L’édifice que nous visitâmes remonte au XVIIIe siècle. Il venait alors de traverser bien des siècles difficiles pendant lesquels, l’abbaye connut alternativement prospérité et malheurs. Fondée en 1149 par le cardinal Etienne de Bar, évêque de Metz, sur un plan cistercien, elle connut deux moments particuliers, au XVIe siècle (guerre du Téméraire) et XVIIe siècle (guerre de Trente ans). De la reconstruction suite à la guerre contre les Bourguignons, il en reste la chapelle Renaissance Saint Hubert, unique chapelle Renaissance au nord des Alpes et haut lieu de pèlerinage autrefois. L’essentiel de l’abbaye fut construit entre 1704 et 1707, sur les ruines de l’ancienne. En 1738, la flèche, surmontant la croisée de transept qui menaçait de tomber en ruine, fut déposée et ne fut remontée qu'en 2008 à l'occasion du projet de restauration.

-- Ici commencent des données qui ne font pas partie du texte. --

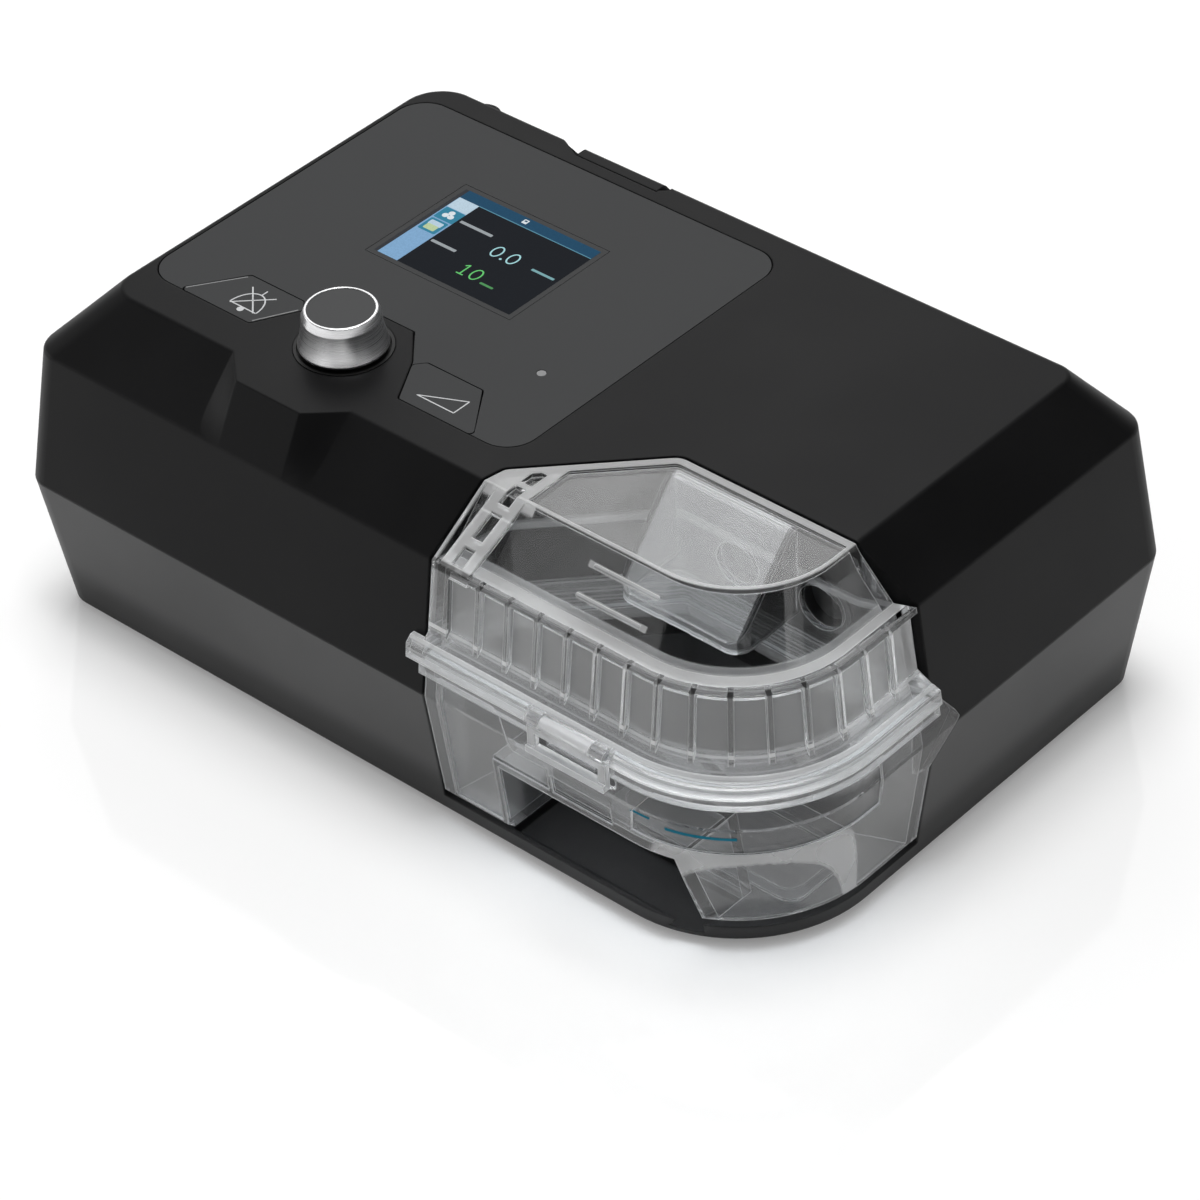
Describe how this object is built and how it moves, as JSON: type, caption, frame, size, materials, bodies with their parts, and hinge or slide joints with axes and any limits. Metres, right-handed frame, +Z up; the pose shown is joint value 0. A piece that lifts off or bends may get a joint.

Loquace, frère Syméon nous relata le sort de l’abbaye depuis la révolution ; un ouvrage entier pourrait lui être consacré. Vendue en 1791 au maître des forges, Joseph Colombier, l’église est alors transformée en tréfilerie ; le transept est séparé du reste de la nef par un haut mur ; un canal traverse dès lors la nef. L’affaire tournant finalement au fiasco, l’usine est abandonnée au milieu du XIXe siècle ; dix ans plus tard, en 1858, l’évêque de Saint Dié récupère l’édifice et y installe le petit séminaire (jusqu’en 1905, date de l’expulsion des Pères à la suite de la loi de Séparation des Eglises et de l’Etat). Au XXe siècle, l’abbaye devient hospice, puis infirmerie (1ère guerre) puis à nouveau petit séminaire avant d’être occupée par les Allemands (2e guerre). Après de tels troubles, des travaux de restauration s’avéraient nécessaires pour lui trouver une nouvelle jeunesse. Ce faisant, les travaux mirent à jour les vestiges de la Salle Capitulaire et du cloître de la première abbaye qui fut classée derechef "Monument Historique" (1955).
Nous nous rendîmes ensuite au Jardin remarquable, par son étendue (4 ha) et surtout sa composition : plus de 3500 variétés d’arbres, d’arbustes, de rosiers, de plantes vivaces et de plantes de terre acide, provenant de tous les continents, dont la composition reflète entièrement les choix de frère Syméon. Ce dernier nous conta les surprises lors des travaux d’aménagement : furent ainsi découvertes, de manière fortuite, une croix datée de 1806 ou encore une terrasse pavée. Un véritable paradis de senteurs et de couleurs, placé sous la protection de Saint Fiacre, patron aussi des jardiniers, dont une statue se cache au cœur d’un arbre.
Un après-midi copieux nous attendit : quatre sites étaient au programme ; les deux premiers se trouvaient très proches l’un de l’autre, permettant aux deux demi-groupes d’alterner sur les sites sans perte de temps.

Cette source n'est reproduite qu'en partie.